I will submit to you that Trayvon Martin most obviously was not trying to kill his killer or to seriously harm him, as only a few hard cracks against that sidewalk—defense attorney Mark O’Mara at one time forcefully and deliberately demonstrated to the jury what that would look like—would have done the trick.
In fact, it was O’Mara’s violent demonstration on a foam dummy during the trial that convinced me that Martin did not do what O’Mara essentially accused him of doing. Straddling that dummy, O’Mara violently pounded the back of its head into the floor. Wow, I thought. If Trayvon Martin did that to Zimmerman on the sidewalk and Zimmerman lived to tell about it, he must have a super-human titanium skull.

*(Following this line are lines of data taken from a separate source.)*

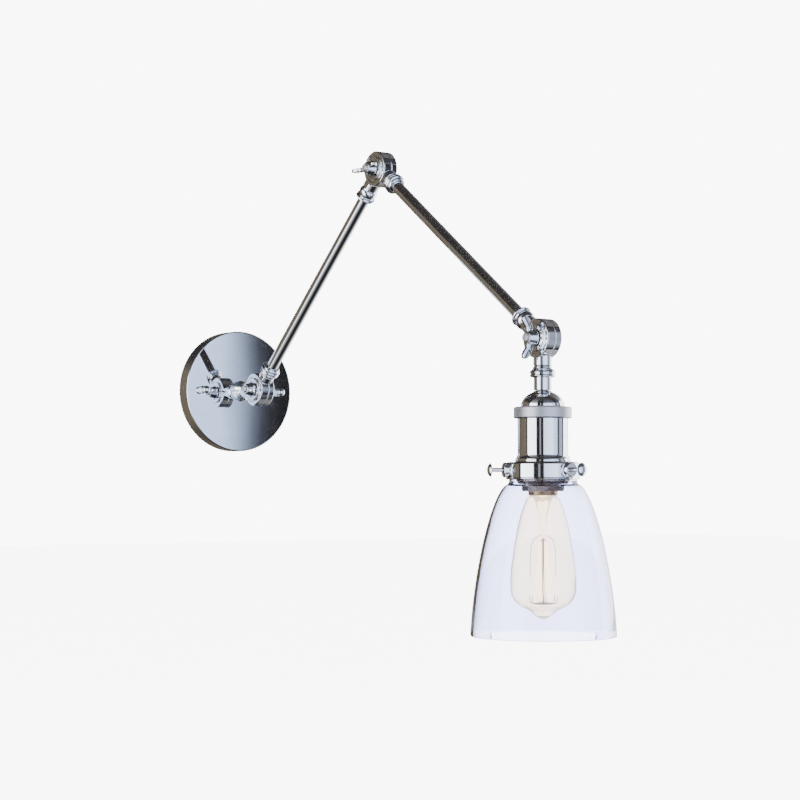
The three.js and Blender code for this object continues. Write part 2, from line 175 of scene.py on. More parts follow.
# how a slab's edge is rounded: (share of the way to its middle, share of half its thickness)
slabEdge = [(0.12, 1), (0.045, 0.92), (0.01, 0.7), (0, 0.35)]


def addSlab(bm, outline, thickness, place):
    # an outline in X and Z, thickened along Y, with a rounded edge all round
    centre = sum((Vector(p) for p in outline), Vector((0, 0))) / len(outline)
    layers = []
    for inset, level in [(inset, -level) for inset, level in slabEdge] + slabEdge[::-1]:
        flat = [p + (centre - p) * inset for p in outline]
        layers.append([bm.verts.new(place @ Vector((p.x, level * thickness / 2, p.y))) for p in flat])
    for first, second in zip(layers, layers[1:]):
        bridge(bm, first, second)
    bm.faces.new(layers[0])
    bm.faces.new(layers[-1])


def addTube(bm, points, radius, place, sides=14, steps=8):
    # a round section carried along a smooth curve through the points, with closed ends
    path = smoothPath(points, steps)
    side = None
    rings = []
    for i, point in enumerate(path):
        ahead = (path[min(i + 1, len(path) - 1)] - path[max(i - 1, 0)]).normalized()
        side = ahead.orthogonal() if side is None else side - ahead * side.dot(ahead)
        side.normalize()
        other = ahead.cross(side)
        turns = [2 * math.pi * k / sides for k in range(sides)]
        rings.append([bm.verts.new(place @ (point + radius * (side * math.cos(a) + other * math.sin(a))))
                      for a in turns])
    for first, second in zip(rings, rings[1:]):
        bridge(bm, first, second)
    bm.faces.new(rings[0])
    bm.faces.new(rings[-1])


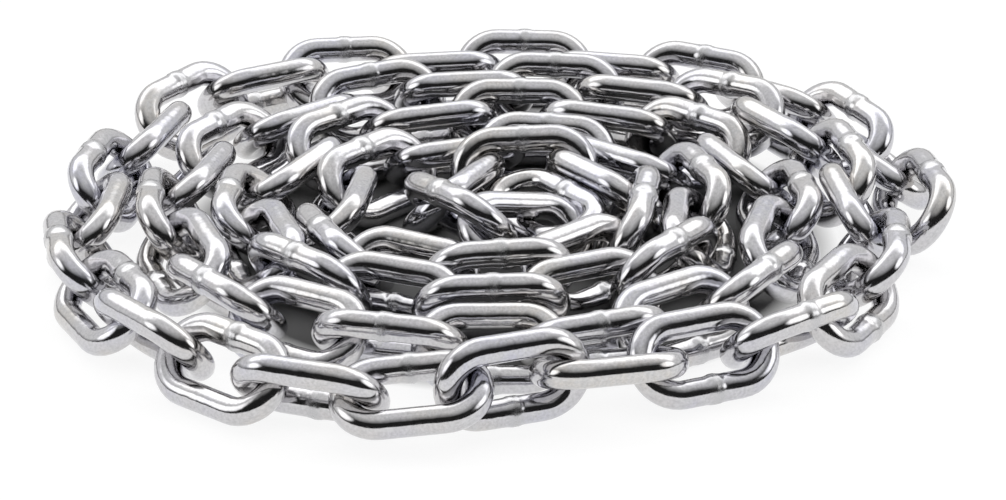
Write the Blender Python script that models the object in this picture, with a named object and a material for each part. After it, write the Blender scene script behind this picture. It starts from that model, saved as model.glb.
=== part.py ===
"""A heap of bright zinc-plated welded steel chain, laid down in a flat spiral of five turns.

Metres, +Z up. The origin is on the floor under the middle of the heap, and -Y is the front.
The outer turns are one object for each link. The links of the inner turns are one object, joined
where a crown presses on the next and flattened a little where they stand on the floor.
"""

import math

import bmesh
import bpy
import numpy as np
from mathutils import Matrix

# One link of quarter-inch proof coil chain
WIRE = 0.0071
INSIDE_LENGTH = 0.0258
INSIDE_WIDTH = 0.0104
CROWN = (INSIDE_WIDTH + WIRE) / 2  # radius of the wire's centre line round each end
STRAIGHT = INSIDE_LENGTH + WIRE - 2 * CROWN

# How finely a link is faceted
SECTION_SIDES = 8
CROWN_STEPS = 6
ROUND_ANGLE = math.radians(70)  # edges flatter than this are shaded smooth

# How the links lie
SLACK = 0.0005  # a link hangs this much short of tight in its neighbour
CLEAR = 0.00045  # the least distance from wire to wire
LOWEST = WIRE / 2 + 0.0002  # centre of a wire on the floor
LEANS = (135.0, 45.0)  # degrees from level, outward, up to a link's face, in turn
UNEVEN_LEAN = 8.0
TWIST_LINK = 21  # from this link on, the two leans change places
OWN_LEANS = {20: 68.0, 21: 14.0, 22: 125.0, 79: 28.0, 80: 112.0}
SEED = 11

# How the links are nudged clear of each other
PASSES = 600
SETTLING_PASSES = 350  # the first passes, in which a link is also drawn back to where it was laid
DRAW_BACK = 0.02
NEIGHBOURS_EVERY = 10  # passes between two searches for near links
PART_SHARE = 0.5  # share of a clash that one pass mends
HOLD_SHARE = 0.4
PLAY = 0.0009  # how far two linked crowns' middles may move apart
LOOSE_PLAY = 0.0030  # the same where the chain lies slack, in the joined inner turns
CROWN_BEADS = 12
BAR_BEADS = 6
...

That demonstration by O’Mara was not without foundation. George Zimmerman told Sean Hannity that Martin “was slamming my head into the concrete, and I thought I would lose consciousness.” I can only tell you, as the state tried to tell the jurors in this case, to use your “God-given common sense.” You try banging your head, with the force implied by the defense, against a slab of concrete and see how long you are conscious enough to talk about it, let alone remember it in vivid, if self-serving detail. It became clear to me that no such thing happen to Zimmerman. There wasn’t sufficient evidence for it, even though a paid defense expert witness said,
You can get severe trauma to the head without external injuries, actually.
Think about that. Zimmerman said his head was being slammed repeatedly into concrete. The defense dramatically claimed concrete was a deadly weapon. And, conveniently, they put on a doctor who suggested that such a weapon could kill or seriously wound without leaving much of a mark! That Trayvon Martin could slam Zimmerman’s head into the concrete “several times,” trying to kill him, and it might not necessarily look like it after the fact, after the fact that Zimmerman shot Martin in the heart. I’m sorry, but that’s not something I can accept as even remotely plausible, and certainly not believable enough to convict Trayvon Martin of attempted murder.
So, I disagree with the verdict in this case. I would have found Martin not guilty of trying to kill George Zimmerman. The evidence simply wasn’t there and the witness against him offered an implausible account and had a good reason to lie about what happened. But apparently the jury, and certainly many white Americans, don’t agree with me.